Полоса точного приземления - страница 47
Известен рассказ о видном ученом-физике, - кажется, Максе Планке, - которого спросили, как это удается физикам каждый раз полностью перестраиваться на совершенно новые взгляды, концепции, новое понимание самого устройства мира, столь часто приходящие в их отрасли науки на смену старым. Ученый ответил:
- А они и не перестраиваются. Просто очередное поколение физиков вымирает, и ему на смену приходит следующее, для которого все эти новые взгляды - первые в их жизни, изначальные, а значит, совершенно естественные.
К летчикам-испытателям этот рассказ в полной мере вряд ли применим.
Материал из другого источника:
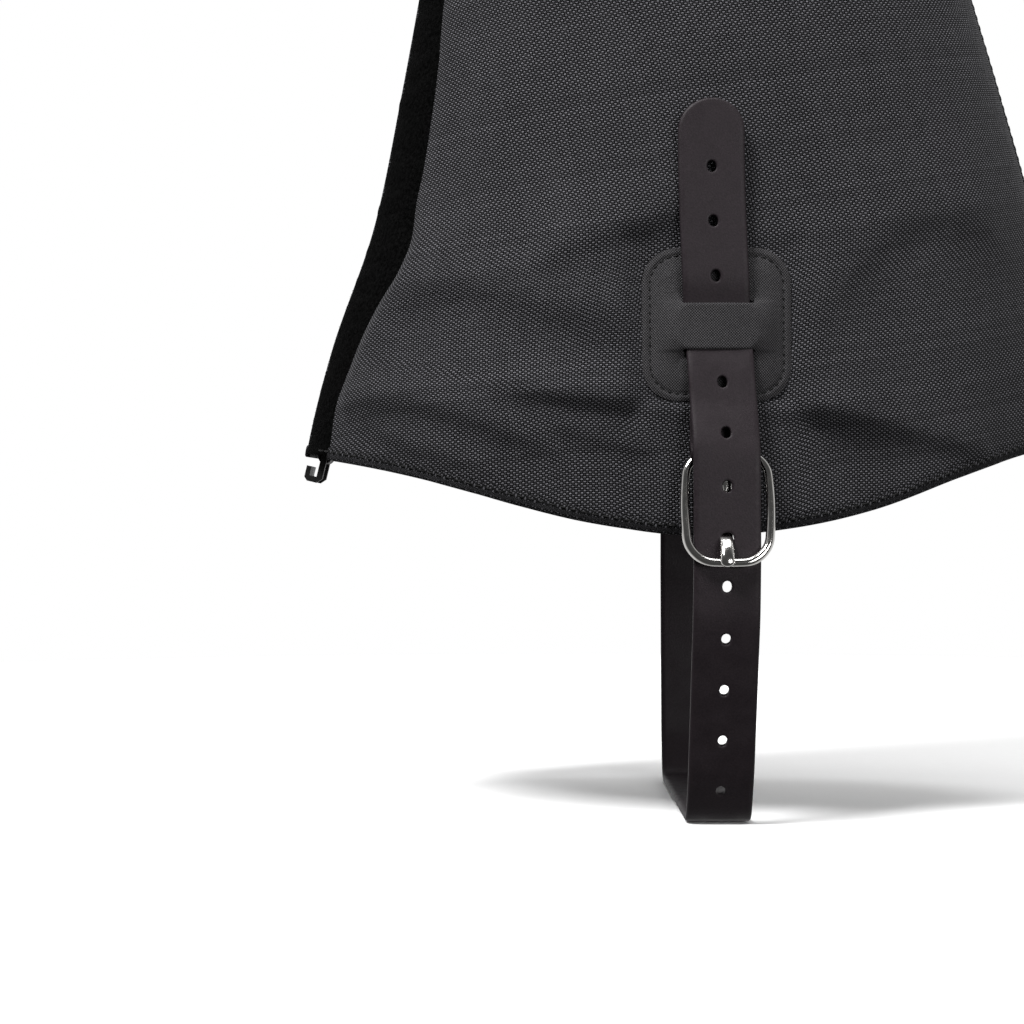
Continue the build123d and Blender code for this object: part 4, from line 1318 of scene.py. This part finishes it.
# ---- Studio ----------------------------------------------------------------------------
WORLD_LIGHT = (0.06, 0.75)     # in front of the object and behind it
FLOOR_RADIUS = 0.75
FLOOR_LEVEL = -0.0795


def lay_floor():
    """A pale disc of paper."""
    floor_mesh = bpy.data.meshes.new("studio_floor")
    corners = [(FLOOR_RADIUS * math.cos(math.tau * k / 96), FLOOR_RADIUS * math.sin(math.tau * k / 96),
                FLOOR_LEVEL) for k in range(96)]
    floor_mesh.from_pydata(corners, [], [tuple(range(96))])
    floor = bpy.data.objects.new("studio_floor", floor_mesh)
    floor.visible_diffuse = floor.visible_glossy = False
    bpy.context.scene.collection.objects.link(floor)
    paper = Nodes("paper", Roughness=0.9, Specular_IOR_Level=0.1)
    grain = paper.noise(4, 2)
    floor_mesh.materials.append(paper.finish(paper.mix(grain, (0.93, 0.93, 0.93, 1), (0.96, 0.96, 0.96, 1))))


def light_world():
    """White to the camera; for the object, dim in front and bright behind."""
    world = bpy.data.worlds.new("studio")
    world.use_nodes = True
    sky = world.node_tree.nodes["Background"]
    sky.inputs[0].default_value = (1, 1, 1, 1)
    build = world.node_tree
    ray = build.nodes.new("ShaderNodeLightPath")
    place = build.nodes.new("ShaderNodeTexCoord")
    split = build.nodes.new("ShaderNodeSeparateXYZ")
    build.links.new(place.outputs["Generated"], split.inputs[0])
    behind = build.nodes.new("ShaderNodeMapRange")
    behind.interpolation_type = "SMOOTHSTEP"
    for socket, number in zip(behind.inputs[1:5], (-0.6, 0.3, *WORLD_LIGHT)):
        socket.default_value = number
    build.links.new(split.outputs[1], behind.inputs[0])
    glow = build.nodes.new("ShaderNodeMapRange")
    glow.inputs[4].default_value = 1.0
    build.links.new(ray.outputs["Is Camera Ray"], glow.inputs[0])
    build.links.new(behind.outputs[0], glow.inputs[3])
    build.links.new(glow.outputs[0], sky.inputs[1])
    bpy.context.scene.world = world


def hang_lights():
    """Three soft square lights: place, size, power."""
    for name, place, size, power in (("key", (-0.85, -0.95, 1.6), 0.55, 56),
                                     ("fill", (0.7, -1.5, 0.15), 0.7, 13),
                                     ("top", (0.1, -0.2, 1.5), 0.9, 16)):
        lamp = bpy.data.lights.new(name, "AREA")
        lamp.shape = "SQUARE"
        lamp.size = size
        lamp.energy = power
        light = bpy.data.objects.new(name, lamp)
        light.location = place
        aim = Vector((0, 0, 0.06)) - Vector(place)
        light.rotation_euler = aim.to_track_quat("-Z", "Y").to_euler()
        bpy.context.scene.collection.objects.link(light)


def place_camera():
    """The photo's view, square on to the outer side."""
    lens = bpy.data.cameras.new("camera")
    lens.lens = 86.35
    lens.sensor_width = 36.0
    camera = bpy.data.objects.new("camera", lens)
    camera.location = (-0.055, -0.730, 0.0065)
    camera.rotation_euler = (math.pi / 2, 0, 0)
    bpy.context.scene.collection.objects.link(camera)
    bpy.context.scene.camera = camera
    bpy.context.scene.view_settings.view_transform = "Standard"


lay_floor()
light_world()
hang_lights()
place_camera()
Но все же… Поколения испытателей сменяются быстро, заканчивающий свою деятельность испытатель обычно видит своих «летных внуков» - учеников своих учеников - уже полностью вошедшими встрой. И если говорить не о физической гибели (хотя и такая судьба не минует какую-то часть работников этой профессии), а просто об уходе с арены профессиональной деятельности, то каждое поколение летчиков-испытателей может с горькой уверенностью сказать, что через десять лет мало что от него останется.
И все же испытатели, умеющие принять новое в своем деле и коренным образом перестроиться - так, как требует это новое, - встречаются. Хотя, говоря откровенно, не очень-то часто. К их числу принадлежал и Белосельский. Когда на авансцену в испытательной работе вышли летчики с инженерным образованием, он как-то очень органично и легко - многим это показалось неожиданным - оказался в одном строю с ними.
На счету Белосельского были испытательные работы высшего класса, прочно вошедшие в историю авиации. Словом, за плечами этого человека была биография.
Тем труднее было Федько начать разговор с ним.
- Знаешь, другому я не стал бы говорить, - помолчав, все-таки начал он.
- Предисловие, как у Тюленева, когда он прицеливается стрельнуть десятку, - заметил Белосельский. - Давай по делу.
- По делу вот что. На тебя начинают косо посматривать…
- Интересно. Кто же и почему начинает? - спросил Белосельский. Спросил скорее рефлекторно, подчиняясь привычке быстрого на реакцию спорщика. Но сам хорошо понимал - кто и, главное, почему.
В последнее время - уже больше года - у него пошли нелады со здоровьем. Стал некрепким - каким-то пунктирным - сон. Заныли старые - вроде бы давно притаившиеся - травмы. Начала побаливать голова, поначалу только на земле, но затем, случалось, и в полете. Он начал контрабандно лечиться - в платной поликлинике, потому что обращение к своей родной авиационной медицине было небезопасно: могло отлиться на очередной врачебно-летной экспертной комиссии… Поначалу лечение вроде бы помогло. Но ненадолго.
А потом поперло вверх давление. Настолько, что аэродромный врач, проводивший предполетный медосмотр вылетающих экипажей, крякал, качал головой, а в один прекрасный день, нахмурясь, сказал:
- Нет, Петр Александрович, не могу вас выпустить. Смотрите сами, какое у вас давление - сто шестьдесят!
- Ну и что? - попробовал повоевать за свои права Белосельский. - У Калугина сто пятьдесят, а вы его выпускаете. Десять миллиметров разницы. Это же в пределах точности вашей машинки!
- Калугин - инженер, - не уступал врач. - Ему самолетом не управлять. А главное, я же не вообще по цифрам смотрю, а с вашей нормой сравниваю. В динамике. У Калугина его полтораста уже пять лет держатся. Как штык! А у вас, вот смотрите по журналу, еще год назад сколько было?.. Сто двадцать… Сто двадцать пять… Сто пятнадцать… Снова сто двадцать… Нет, Петр Александрович, не уговаривайте. Поймите: не могу!
Незримо висящий над каждым достигшим средних лет летчиком призрак списания с летной работы, казалось, материализовался в облике этого невысокого, с уютной лысинкой и близорукими глазами за круглыми очками (вчера еще он казался таким симпатичным) доктора.
Полет был сорван: без летчика не полетишь. Задание перенесли на завтра. Такого в биографии Белосельского, чтобы он оказался причиной срыва назначенного полета, еще не случалось!
Добрая сотня людей, готовивших самолет, двигатели, оборудование, приборы-самописцы принялась трудиться «в обратную сторону»: зачехлять, снимать, заглушать, законтривать… С грустью смотрел Белосельский через широкое зеркальное окно комнаты летчиков на эти процедуры.